Direction:
Locate the lines where "bodies" occurs and copy them as they stand.

Recorded data:
________________________________________

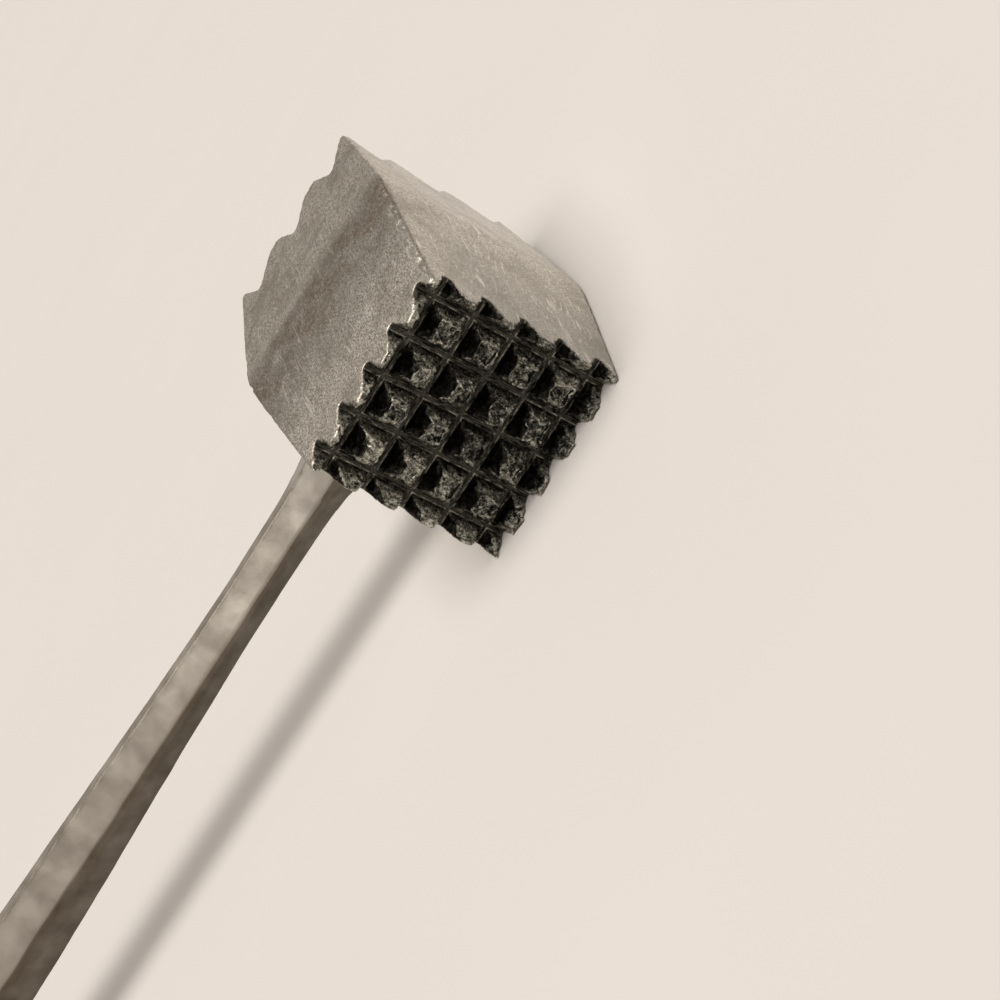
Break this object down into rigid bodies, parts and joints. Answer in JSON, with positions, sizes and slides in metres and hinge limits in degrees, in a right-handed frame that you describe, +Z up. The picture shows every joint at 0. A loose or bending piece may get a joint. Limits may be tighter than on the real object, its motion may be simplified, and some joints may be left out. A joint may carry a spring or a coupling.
{
  "type": "meat mallet",
  "caption": "Cast aluminium meat mallet: square head with a fine and a coarse toothed striking face, on a slim faceted handle with a hanging hole.",
  "frame": {"origin": "middle of the flat flank that the head rests on, between the parting line and the fine teeth", "axes": "+Z up from the table, -Y along the handle from the head to its tip, +X towards the fine striking face, which looks down by the draft angle of the flank"},
  "size_m": [0.0793, 0.2297, 0.0456],
  "materials": {
    "head_aluminium": "satin as cast, fine scratches, black grime between the fine teeth",
    "handle_aluminium": "satin as cast, worn by the hand",
    "stud_steel": "plain turned steel"
  },
  "bodies": {
    "root": {"head": "head_aluminium", "handle": "handle_aluminium", "handle_stud": "stud_steel"}
  },
  "joints": []
}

________________________________________

In response:
Break this object down into rigid bodies, parts and joints. Answer in JSON, with positions, sizes and slides in metres and hinge limits in degrees, in a right-handed frame that you describe, +Z up. The picture shows every joint at 0. A loose or bending piece may get a joint. Limits may be tighter than on the real object, its motion may be simplified, and some joints may be left out. A joint may carry a spring or a coupling.
  "bodies": {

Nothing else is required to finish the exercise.